_Directions_.
Could you write out the opening lines of the data, word for word, stopping after the line that contains "count: int = 6"?
##### Material provided
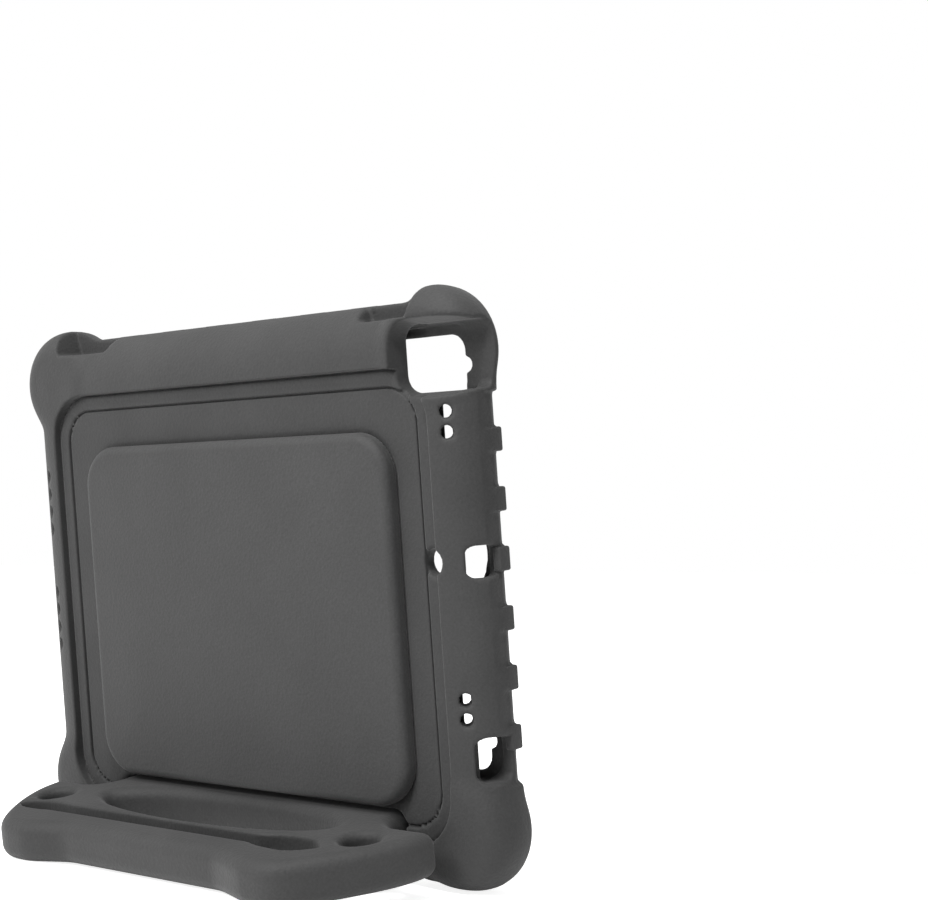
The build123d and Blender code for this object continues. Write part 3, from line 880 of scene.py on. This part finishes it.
@dataclass
class GripTeeth:
    """The teeth between the grip scoops, in rows along both side walls and the top wall."""

    stance: Stance
    shell: Shell
    proud: float = 0.05
    depth: float = 4.0
    near: float = 12.0
    far: float = 18.3
    edge_round: float = 0.9
    overlap: float = 0.3
    count: int = 6

    def sizes(self) -> dict[str, float]:
        """The tree's named inputs and their values, in metres."""
        side, top = self.shell.side_grips, self.shell.top_grips
        inset = self.proud - self.depth / 2
        return {
            "Depth": self.depth * MM,
            "Height": (self.far - self.near) * MM,
            "Back": -(self.near + self.far) / 2 * MM,
            "Teeth": self.count,
            "Side pitch": side.pitch * MM,
            "Side length": (side.pitch - side.length + self.overlap) * MM,
            "Side reach": (side.wall + inset) * MM,
            "Side middle": side.middle * MM,
            "Top pitch": top.pitch * MM,
            "Top length": (top.pitch - top.length + self.overlap) * MM,
            "Top reach": (top.wall + inset) * MM,
        }

    def tree(self, foam: Material) -> tuple[Tree, dict[str, str]]:
        """Builds the Geometry Nodes tree, and returns it with each named input's socket identifier."""
        tree = bpy.data.node_groups.new("grip_teeth", "GeometryNodeTree")
        tree.interface.new_socket("Teeth mesh", in_out="OUTPUT", socket_type="NodeSocketGeometry")
        sockets = {}
        for name in self.sizes():
            kind = "NodeSocketInt" if name == "Teeth" else "NodeSocketFloat"
            sockets[name] = tree.interface.new_socket(name, in_out="INPUT", socket_type=kind).identifier
        inlet = tree.nodes.new("NodeGroupInput").outputs

        def node(kind: str, inputs: dict, **options: object) -> Socket:
            """Adds a geometry node and returns its first output."""
            return add_node(tree, "GeometryNode" + kind, inputs, **options).outputs[0]

        def reckon(kind: str, first: Socket, second: object) -> Socket:
            """Combines two numbers."""
            return add_node(tree, "ShaderNodeMath", {0: first, 1: second}, operation=kind).outputs[0]

        def vector(x: object, y: object, z: object) -> Socket:
            """Makes a vector from three numbers or sockets."""
            return add_node(tree, "ShaderNodeCombineXYZ", {"X": x, "Y": y, "Z": z}).outputs[0]

        def row(length: Socket, pitch: Socket) -> Socket:
            """A row of square-edged teeth about the middle of the wall."""
            tooth = node("MeshCube", {"Size": vector(inlet["Depth"], inlet["Height"], length)})
            gaps = reckon("SUBTRACT", inlet["Teeth"], 1.0)
            first = reckon("MULTIPLY", reckon("MULTIPLY", gaps, pitch), -0.5)
            line = node("MeshLine", {"Count": inlet["Teeth"], "Start Location": vector(0.0, 0.0, first),
                                     "Offset": vector(0.0, 0.0, pitch)}, mode="OFFSET")
            return node("InstanceOnPoints", {"Points": line, "Instance": tooth})

        sides = row(inlet["Side length"], inlet["Side pitch"])
        top = row(inlet["Top length"], inlet["Top pitch"])
        other = reckon("MULTIPLY", inlet["Side reach"], -1.0)
        rows = add_node(tree, "GeometryNodeJoinGeometry")
        for shape, turn, place in (
            (sides, 0.0, vector(inlet["Side reach"], inlet["Back"], inlet["Side middle"])),
            (sides, pi, vector(other, inlet["Back"], inlet["Side middle"])),
            (top, -pi / 2, vector(0.0, inlet["Back"], inlet["Top reach"])),
        ):
            placed = node("Transform", {"Geometry": shape, "Rotation": (0.0, turn, 0.0), "Translation": place})
            tree.links.new(placed, rows.inputs[0])
        real = node("RealizeInstances", {"Geometry": rows.outputs[0]})
        coated = node("SetMaterial", {"Geometry": real, "Material": foam})
        add_node(tree, "NodeGroupOutput", {0: coated})
        return tree, sockets

    def build(self, foam: Material) -> Piece:
        """Makes the teeth a plain mesh and sets them on the case body."""
        tree, sockets = self.tree(foam)
        maker = add_object("teeth_maker", bpy.data.meshes.new("teeth_maker"))
        modifier = maker.modifiers.new("teeth", "NODES")
        modifier.node_group = tree
        for name, value in self.sizes().items():
            modifier[sockets[name]] = value
        bevel = maker.modifiers.new("edges", "BEVEL")
        bevel.width, bevel.segments = self.edge_round * MM, 3
        ready = maker.evaluated_get(bpy.context.evaluated_depsgraph_get())
        mesh = bpy.data.meshes.new_from_object(ready)
        maker.modifiers.clear()
        bpy.data.objects.remove(maker)
        mesh.transform(self.stance.place)
        mesh.shade_smooth()
        piece = add_object("grip_teeth", mesh)
        log.info("grip_teeth: %d faces", len(mesh.polygons))
        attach(piece, Body.CASE.value)
        return piece


@dataclass
class BackPad:
    """The raised pad on the back: a crowned foam cushion with a soft edge."""

    stance: Stance
    panel: Panel = Panel(91.4, 48.7, -97.8, 18.0, -1.5)
    rise: float = 5.0
    sink: float = 1.5
    crown: float = 0.9
    crown_reach: float = 34.0
    edge_round: float = 3.6
    seat_round: float = 0.5

    def distance(self, across: Array, up: Array, forward: Array) -> Array:
        """Signed distance to the pad."""
        plan = self.panel.plan(across, up)
        crown = self.crown * ramp(-plan, 0.0, self.crown_reach)
        pad = round_and(plan, -forward - self.rise - crown, self.edge_round)
        return round_and(pad, forward - self.sink, self.seat_round)

    def build(self, foam: Material) -> Piece:
        """Meshes the pad, finest at its edge, and sets it on the case body."""
        across = spaced(both_ways([(0.0, 3.0), (70.0, 1.6), (88.0, 0.7), (95.0, 0.7)]))
        up = spaced([(-100.0, 0.7), (-93.0, 1.6), (-74.0, 3.0), (25.0, 1.6), (44.0, 0.7), (51.0, 0.7)])
        forward = spaced([(-8.1, 0.6), (3.0, 0.6)])
        axes, to_row = (across, up, forward), self.stance.case_to_row
        piece = net_piece("back_pad_cushion", self.distance, axes, 0.4, to_row, foam)
        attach(piece, Body.CASE.value)
        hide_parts("back_pad")
        return piece


@dataclass(frozen=True)
class Hollow:
    """A finger hollow in the handle's face, pointed at one end and blunt at the other."""

    point: float
    blunt: float
    at: float
    half: float
    widest: float

    def outline(self, overhang: float) -> Outline:
        """The hollow's outline, as (across, distance behind the hinge)."""
        at, count = self.at - overhang, 22
        upper: Outline = []
        for index in range(count + 1):
            share = index / count
            if share < self.widest:
                width = sin(pi / 2 * share / self.widest) ** 0.8
            else:
                width = sqrt(max(0.0, 1 - ((share - self.widest) / (1 - self.widest)) ** 2.4))
            upper.append((self.point + (self.blunt - self.point) * share, self.half * width))
        return [(x, at + w) for x, w in upper] + [(x, at - w) for x, w in reversed(upper[1:-1])]


@dataclass
class Handle:
    """The carrying handle, which folds back as a prop and takes a stylus."""

    stance: Stance
    tab_half: float = 84.2
    tab_corner: float = 6.0
    shoulder_reach: float = 112.7
    shoulder_at: float = 29.7
    shoulder_r: float = 10.0
    tip_r: float = 3.5
    wing: tuple[Pair, ...] = ((105.3, 57.3), (85.1, 82.9))
    hump: Pair = (67.4, 87.6)
    valley: Pair = (42.8, 81.4)
    wing_pulls: tuple[Pair, ...] = ((0.0, 26.0), (-20.0, 0.0))
    dip_pull: Pair = (-18.0, 0.0)
    hand: Triple = (67.9, 16.0, 38.5)
    hand_round: float = 5.0
    strap: Triple = (91.2, 48.5, 7.7)
    strap_round: float = 3.2
    edge_round: float = 5.8
    slot: tuple[float, float, float, float] = (10.0, 63.5, 78.0, 4.5)
    slot_depth: float = 9.5
    slot_corner: float = 4.4
    slot_rounds: Pair = (2.5, 1.0)
    hollows: tuple[Hollow, ...] = (Hollow(-83.5, -47.0, 62.5, 8.0, 0.36), Hollow(97.0, 63.0, 63.3, 5.4, 0.4))
    hollow_rounds: Pair = (3.5, 1.6)

    def outline(self) -> Outline:
        """The handle's outline, as (across, distance behind the hinge)."""
        over = self.stance.overhang
        shoulder = self.shoulder_at - over
        half = [(0.0, -over)]
        half += arc((self.tab_half - self.tab_corner, self.tab_corner - over), self.tab_corner, -90, 0, 15)
        half += arc((self.tab_half + self.shoulder_r, shoulder - self.shoulder_r), self.shoulder_r, 180, 90, 10)
        half += arc((self.shoulder_reach - self.tip_r, shoulder + self.tip_r), self.tip_r, -90, 0, 15)
        hump, valley = [(x, y - over) for x, y in (self.hump, self.valley)]
        line = [(self.shoulder_reach, shoulder + self.tip_r)] + [(x, y - over) for x, y in self.wing]
        half += curve(line + [hump], *self.wing_pulls, 10)[1:]
        half += curve([hump, valley], self.dip_pull, self.dip_pull, 10)[1:]
        half.append((0.0, valley[1]))
        return mirrored(half)

    def field_at(self) -> Field:
        """Makes the handle's distance field, in across, reach behind the hinge and rise."""
        over, half_thick = self.stance.overhang, self.stance.handle_thickness / 2
        outline = polygon_field(self.outline())
        hand = polygon_field(ellipse((0.0, self.hand[2] - over), self.hand[:2]))
        bowls = [polygon_field(hollow.outline(over)) for hollow in self.hollows]
        strap_across, strap_at, strap_r = self.strap
        slot_across, slot_at, slot_long, slot_wide = self.slot

        def distance(across: Array, reach: Array, rise: Array) -> Array:
            """Signed distance to the handle."""
            thick = np.where(reach < 0, np.hypot(np.minimum(reach, 0.0), rise), np.abs(rise)) - half_thick
            loop = round_and(outline(across, reach), thick, self.edge_round)
            loop = round_cut(loop, hand(across, reach), self.hand_round)
            strap = np.hypot(np.abs(across) - strap_across, reach - strap_at + over) - strap_r
            loop = round_cut(loop, strap, self.strap_round)
            floor = half_thick - self.slot_depth - rise
            slot = round_box(across - slot_across, reach - slot_at + over, slot_long, slot_wide, self.slot_corner)
            cuts = [(slot, self.slot_rounds)]
            cuts += [(bowl(across, reach), self.hollow_rounds) for bowl in bowls]
            for cut, (floor_round, rim_round) in cuts:
                loop = round_cut(loop, round_and(cut, floor, floor_round), rim_round)
            return loop

        return distance

    def build(self, foam: Material) -> Piece:
        """Meshes the handle and sets it on the handle body."""
        across = spaced(both_ways([(0.0, 1.5), (40.0, 1.05), (115.5, 1.0)]))
        reach = spaced([(-11.0, 0.8), (-4.0, 1.2), (14.0, 1.0), (81.5, 1.0)])
        rise = spaced([(-11.0, 0.95), (11.0, 0.95)])
        axes, to_row = (across, reach, rise), self.stance.handle_to_row
        piece = net_piece("handle_loop", self.field_at(), axes, 0.45, to_row, foam)
        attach(piece, Body.HANDLE.value)
        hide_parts("handle")
        return piece


def dress_fittings(frame: dict, sleeve: Material, pin: Material) -> None:
    """Gives the plain hinge sleeves and pins of the loaded frame their plastic."""
    for name, node in frame["nodes"].items():
        if "sleeve" in name or "pin" in name:
            material = pin if "pin" in name else sleeve
            if not node.material_slots:
                node.data.materials.append(material)
            for slot in node.material_slots:
                slot.material = material


# ---- studio


@dataclass(frozen=True)
class Lamp:
    """A round area light that looks at the case: its place and size in metres, and its watts."""

    name: str
    place: Triple
    size: float
    power: float

    def build(self) -> None:
        """Adds the light."""
        data = bpy.data.lights.new(self.name, "AREA")
        data.shape, data.size, data.energy = "DISK", self.size, self.power
        lamp = add_object(self.name, data)
        lamp.location = self.place
        lamp.rotation_euler = (CASE_HEART - Vector(self.place)).to_track_quat("-Z", "Y").to_euler()


@dataclass(frozen=True)
class Studio:
    """Floor, lights and camera."""

    stance: Stance
    swing: float = 39.335
    rise: float = 1.445
    roll: float = -3.879
    distance: float = 703.87
    focal: float = 1676.7
    frame_width: float = 928.0
    sensor: float = 36.0
    shift_right: float = 96.49
    shift_up: float = 44.54
    sky_light: float = 0.36
    floor_glow: Pair = (0.1, 0.85)
    floor_size: float = 40.0
    lamps: tuple[Lamp, ...] = (
        Lamp("key", (0.25, 1.35, 1.15), 0.7, 24.0),
        Lamp("top", (-0.1, 0.25, 1.5), 0.6, 7.0),
        Lamp("corner", (-0.4, 0.6, 1.25), 0.25, 9.0),
    )

    def camera(self) -> None:
        """Sets the camera by its place about the case."""
        swing, rise, roll = radians(self.swing), radians(self.rise), radians(self.roll)
        behind = Vector((-sin(swing) * cos(rise), cos(swing) * cos(rise), sin(rise)))
        right = (-behind).cross(Vector((0, 0, 1))).normalized()
        up = right.cross(-behind)
        right, up = right * cos(roll) + up * sin(roll), up * cos(roll) - right * sin(roll)
        away = behind * self.distance + right * self.shift_right + up * self.shift_up
        axes = Matrix((right, up, behind)).transposed().to_4x4()
        data = bpy.data.cameras.new("camera")
        data.sensor_width = self.sensor
        data.lens = self.focal * self.sensor / self.frame_width
        data.clip_start = 0.01
        camera = add_object("camera", data)
        camera.matrix_world = self.stance.place @ Matrix.Translation(away * MM) @ axes
        bpy.context.scene.camera = camera

    def by_sight(self, tree: Tree, unseen: float, seen: float) -> Socket:
        """A number that is one value to the camera and another to the light."""
        sight = add_node(tree, "ShaderNodeLightPath").outputs["Is Camera Ray"]
        return spread(tree, sight, unseen, seen)

    def floor(self) -> None:
        """Lays the pale floor."""
        size = self.floor_size
        mesh = bpy.data.meshes.new("floor")
        corners = [(-size, -size, 0), (size, -size, 0), (size, size, 0), (-size, size, 0)]
        mesh.from_pydata(corners, [], [(0, 1, 2, 3)])
        material, tree, shader = new_material("floor_white")
        feed(tree, shader, {
            "Base Color": (0.93, 0.93, 0.93, 1),
            "Roughness": 0.9,
            "Emission Color": (1, 1, 1, 1),
            "Emission Strength": self.by_sight(tree, *self.floor_glow),
        })
        mesh.materials.append(material)
        floor = add_object("floor", mesh)

    def build(self) -> None:
        """Sets up the whole studio."""
        world = bpy.data.worlds.new("studio")
        world.use_nodes = True
        tree = world.node_tree
        feed(tree, tree.nodes["Background"], {"Color": (1, 1, 1, 1),
                                              "Strength": self.by_sight(tree, self.sky_light, 1.0)})
        bpy.context.scene.world = world
        bpy.context.scene.view_settings.view_transform = "Standard"
        self.floor()
        for lamp in self.lamps:
            lamp.build()
        self.camera()


def main() -> None:
    """Builds the case, its handle and the studio."""
    logging.basicConfig(level=logging.INFO)
    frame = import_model()
    stance = Stance()
    foam = Foam("shell_foam", 0.036).material()
    pad_foam = Foam("pad_foam", 0.043, mottle=0.1).material()
    handle_foam = Foam("handle_foam", 0.037).material()
    shell = Shell(stance)
    shell.build(foam)
    GripTeeth(stance, shell).build(foam)
    BackPad(stance).build(pad_foam)
    Handle(stance).build(handle_foam)
    dress_fittings(frame, Plastic("sleeve_black", 0.035).material(), Plastic("pin_grey", 0.09).material())
    Studio(stance).build()


if __name__ == "__main__":
    main()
##########
_Complete answer_.
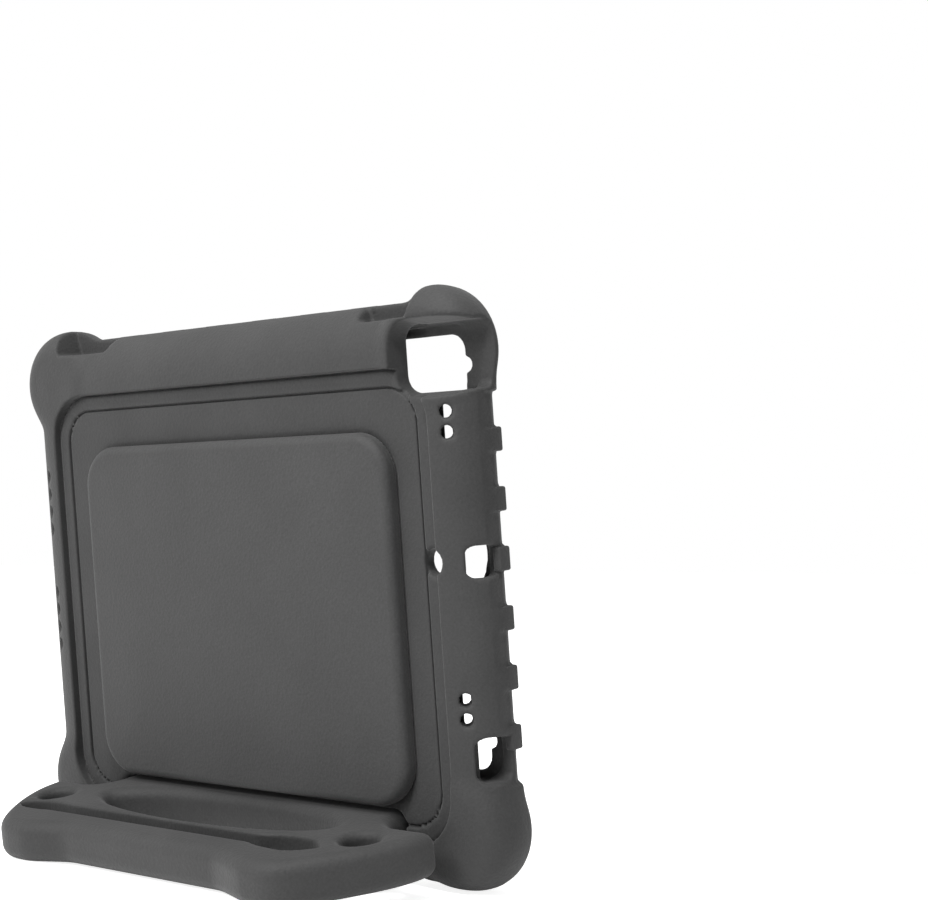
The build123d and Blender code for this object continues. Write part 3, from line 880 of scene.py on. This part finishes it.
@dataclass
class GripTeeth:
    """The teeth between the grip scoops, in rows along both side walls and the top wall."""

    stance: Stance
    shell: Shell
    proud: float = 0.05
    depth: float = 4.0
    near: float = 12.0
    far: float = 18.3
    edge_round: float = 0.9
    overlap: float = 0.3
    count: int = 6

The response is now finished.